*** SUPPLIED ENTRIES

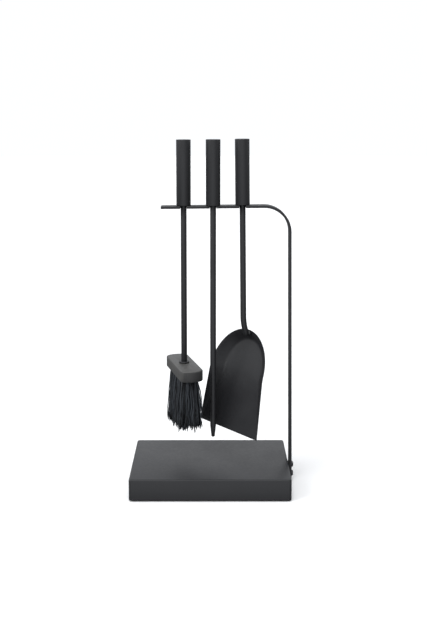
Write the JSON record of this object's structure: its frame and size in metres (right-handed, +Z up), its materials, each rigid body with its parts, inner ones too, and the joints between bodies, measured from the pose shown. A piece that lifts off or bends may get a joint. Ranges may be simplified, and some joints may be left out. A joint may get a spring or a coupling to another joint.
{
  "type": "fireplace tool set",
  "caption": "Companion set for a fireplace: a brush, a poker and a shovel hang by round grips from slots in a flat-bar stand that rises from a low steel base.",
  "frame": {"origin": "on the floor, under the middle of the whole set's bounding box", "axes": "+Z up; +X along the arm from its free end towards the upright; the front, with the open ends of the slots, faces -Y"},
  "size_m": [0.2862, 0.187, 0.6089],
  "materials": {
    "powder_coat": "fine-textured semi-matte black powder coat on steel",
    "screw_steel": "black oxide, satin",
    "rubber": "matte moulded rubber",
    "painted_wood": "hardwood under a thin charcoal paint, satin, grain showing",
    "bristle": "coarse black bristle with a cool sheen"
  },
  "bodies": {
    "stand": {"base_cover": "powder_coat", "base_bottom_plate": "powder_coat", "foot_front_left": "rubber", "plate_screw_front_left": "screw_steel", "foot_front_right": "rubber", "plate_screw_front_right": "screw_steel", "foot_back_left": "rubber", "plate_screw_back_left": "screw_steel", "foot_back_right": "rubber", "plate_screw_back_right": "screw_steel", "stand_bar": "powder_coat", "stand_screw_upper": "screw_steel", "stand_spacer_upper": "screw_steel", "stand_washer_upper": "screw_steel", "stand_nut_upper": "screw_steel", "stand_screw_lower": "screw_steel", "stand_spacer_lower": "screw_steel", "stand_washer_lower": "screw_steel", "stand_nut_lower": "screw_steel"},
    "brush_grip": {"brush_grip_tube": "powder_coat", "brush_grip_cap": "powder_coat", "brush_grip_plug": "powder_coat"},
    "brush_head": {"brush_rod": "powder_coat", "brush_flange": "powder_coat", "brush_block": "painted_wood", "brush_bristles": "bristle"},
    "poker_grip": {"poker_grip_tube": "powder_coat", "poker_grip_cap": "powder_coat", "poker_grip_plug": "powder_coat"},
    "poker_shaft": {"poker_rod": "powder_coat"},
    "shovel_grip": {"shovel_grip_tube": "powder_coat", "shovel_grip_cap": "powder_coat", "shovel_grip_plug": "powder_coat"},
    "shovel_head": {"shovel_rod": "powder_coat", "shovel_pan": "powder_coat", "shovel_weld": "powder_coat"}
  },
  "joints": [
    {"name": "brush_lift", "type": "slide", "parent": "stand", "child": "brush_grip", "axis": [0, -0.7071, 0.7071], "range_m": [0, 0.3]},
    {"name": "brush_swivel", "type": "hinge", "parent": "brush_grip", "child": "brush_head", "pos_m": [-0.0511, 0, 0.49406], "axis": [0, 0, 1], "range_deg": [-15, 30]},
    {"name": "poker_lift", "type": "slide", "parent": "stand", "child": "poker_grip", "axis": [0, -0.7071, 0.7071], "range_m": [0, 0.3]},
    {"name": "poker_swivel", "type": "hinge", "parent": "poker_grip", "child": "poker_shaft", "pos_m": [-0.0001, -0.006, 0.4946], "axis": [0, 0, 1], "continuous": true},
    {"name": "shovel_lift", "type": "slide", "parent": "stand", "child": "shovel_grip", "axis": [-0.0107, -0.009, 0.9999], "range_m": [0, 0.12]},
    {"name": "shovel_swivel", "type": "hinge", "parent": "shovel_grip", "child": "shovel_head", "pos_m": [0.0509, 0, 0.4953], "axis": [-0.0107, -0.009, 0.9999], "range_deg": [-45, 0]}
  ]
}
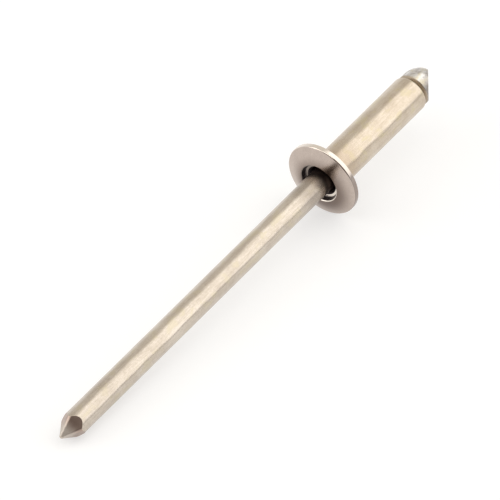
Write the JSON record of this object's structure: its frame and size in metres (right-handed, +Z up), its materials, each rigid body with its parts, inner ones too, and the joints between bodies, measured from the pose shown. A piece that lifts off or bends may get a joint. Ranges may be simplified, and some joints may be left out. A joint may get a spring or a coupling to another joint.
{
  "type": "blind rivet",
  "caption": "Open-end blind rivet with a domed flange, unset, on a headed pull mandrel with a pinched point, lying as it comes to rest.",
  "frame": {"origin": "centre of the part's box in plan, at the surface that it lies on", "axes": "+X along the rivet towards the mandrel head, its axis rising 3.87 degrees from the surface, +Z up"},
  "size_m": [0.05, 0.0068, 0.0067],
  "materials": {
    "body_steel": "bright stainless steel, cold headed, smooth and slightly warm in tone",
    "mandrel_steel": "bright drawn stainless wire, with faint lengthwise drawing lines"
  },
  "bodies": {
    "root": {"rivet_body": "body_steel", "mandrel": "mandrel_steel"}
  },
  "joints": []
}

******

**REQUIRED TASK**
Every entry must be output again, exactly as written above.

**WRITTEN SOLUTION**
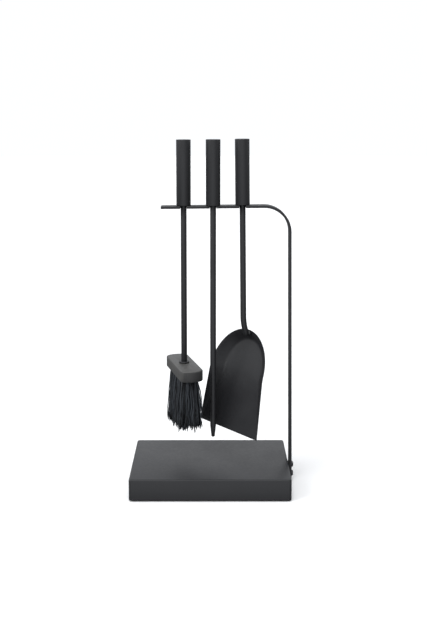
Write the JSON record of this object's structure: its frame and size in metres (right-handed, +Z up), its materials, each rigid body with its parts, inner ones too, and the joints between bodies, measured from the pose shown. A piece that lifts off or bends may get a joint. Ranges may be simplified, and some joints may be left out. A joint may get a spring or a coupling to another joint.
{
  "type": "fireplace tool set",
  "caption": "Companion set for a fireplace: a brush, a poker and a shovel hang by round grips from slots in a flat-bar stand that rises from a low steel base.",
  "frame": {"origin": "on the floor, under the middle of the whole set's bounding box", "axes": "+Z up; +X along the arm from its free end towards the upright; the front, with the open ends of the slots, faces -Y"},
  "size_m": [0.2862, 0.187, 0.6089],
  "materials": {
    "powder_coat": "fine-textured semi-matte black powder coat on steel",
    "screw_steel": "black oxide, satin",
    "rubber": "matte moulded rubber",
    "painted_wood": "hardwood under a thin charcoal paint, satin, grain showing",
    "bristle": "coarse black bristle with a cool sheen"
  },
  "bodies": {
    "stand": {"base_cover": "powder_coat", "base_bottom_plate": "powder_coat", "foot_front_left": "rubber", "plate_screw_front_left": "screw_steel", "foot_front_right": "rubber", "plate_screw_front_right": "screw_steel", "foot_back_left": "rubber", "plate_screw_back_left": "screw_steel", "foot_back_right": "rubber", "plate_screw_back_right": "screw_steel", "stand_bar": "powder_coat", "stand_screw_upper": "screw_steel", "stand_spacer_upper": "screw_steel", "stand_washer_upper": "screw_steel", "stand_nut_upper": "screw_steel", "stand_screw_lower": "screw_steel", "stand_spacer_lower": "screw_steel", "stand_washer_lower": "screw_steel", "stand_nut_lower": "screw_steel"},
    "brush_grip": {"brush_grip_tube": "powder_coat", "brush_grip_cap": "powder_coat", "brush_grip_plug": "powder_coat"},
    "brush_head": {"brush_rod": "powder_coat", "brush_flange": "powder_coat", "brush_block": "painted_wood", "brush_bristles": "bristle"},
    "poker_grip": {"poker_grip_tube": "powder_coat", "poker_grip_cap": "powder_coat", "poker_grip_plug": "powder_coat"},
    "poker_shaft": {"poker_rod": "powder_coat"},
    "shovel_grip": {"shovel_grip_tube": "powder_coat", "shovel_grip_cap": "powder_coat", "shovel_grip_plug": "powder_coat"},
    "shovel_head": {"shovel_rod": "powder_coat", "shovel_pan": "powder_coat", "shovel_weld": "powder_coat"}
  },
  "joints": [
    {"name": "brush_lift", "type": "slide", "parent": "stand", "child": "brush_grip", "axis": [0, -0.7071, 0.7071], "range_m": [0, 0.3]},
    {"name": "brush_swivel", "type": "hinge", "parent": "brush_grip", "child": "brush_head", "pos_m": [-0.0511, 0, 0.49406], "axis": [0, 0, 1], "range_deg": [-15, 30]},
    {"name": "poker_lift", "type": "slide", "parent": "stand", "child": "poker_grip", "axis": [0, -0.7071, 0.7071], "range_m": [0, 0.3]},
    {"name": "poker_swivel", "type": "hinge", "parent": "poker_grip", "child": "poker_shaft", "pos_m": [-0.0001, -0.006, 0.4946], "axis": [0, 0, 1], "continuous": true},
    {"name": "shovel_lift", "type": "slide", "parent": "stand", "child": "shovel_grip", "axis": [-0.0107, -0.009, 0.9999], "range_m": [0, 0.12]},
    {"name": "shovel_swivel", "type": "hinge", "parent": "shovel_grip", "child": "shovel_head", "pos_m": [0.0509, 0, 0.4953], "axis": [-0.0107, -0.009, 0.9999], "range_deg": [-45, 0]}
  ]
}
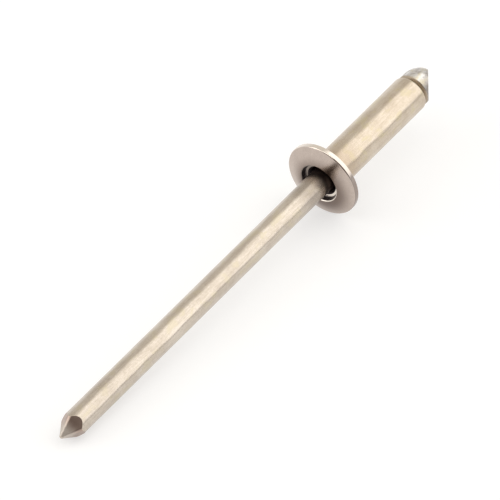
Write the JSON record of this object's structure: its frame and size in metres (right-handed, +Z up), its materials, each rigid body with its parts, inner ones too, and the joints between bodies, measured from the pose shown. A piece that lifts off or bends may get a joint. Ranges may be simplified, and some joints may be left out. A joint may get a spring or a coupling to another joint.
{
  "type": "blind rivet",
  "caption": "Open-end blind rivet with a domed flange, unset, on a headed pull mandrel with a pinched point, lying as it comes to rest.",
  "frame": {"origin": "centre of the part's box in plan, at the surface that it lies on", "axes": "+X along the rivet towards the mandrel head, its axis rising 3.87 degrees from the surface, +Z up"},
  "size_m": [0.05, 0.0068, 0.0067],
  "materials": {
    "body_steel": "bright stainless steel, cold headed, smooth and slightly warm in tone",
    "mandrel_steel": "bright drawn stainless wire, with faint lengthwise drawing lines"
  },
  "bodies": {
    "root": {"rivet_body": "body_steel", "mandrel": "mandrel_steel"}
  },
  "joints": []
}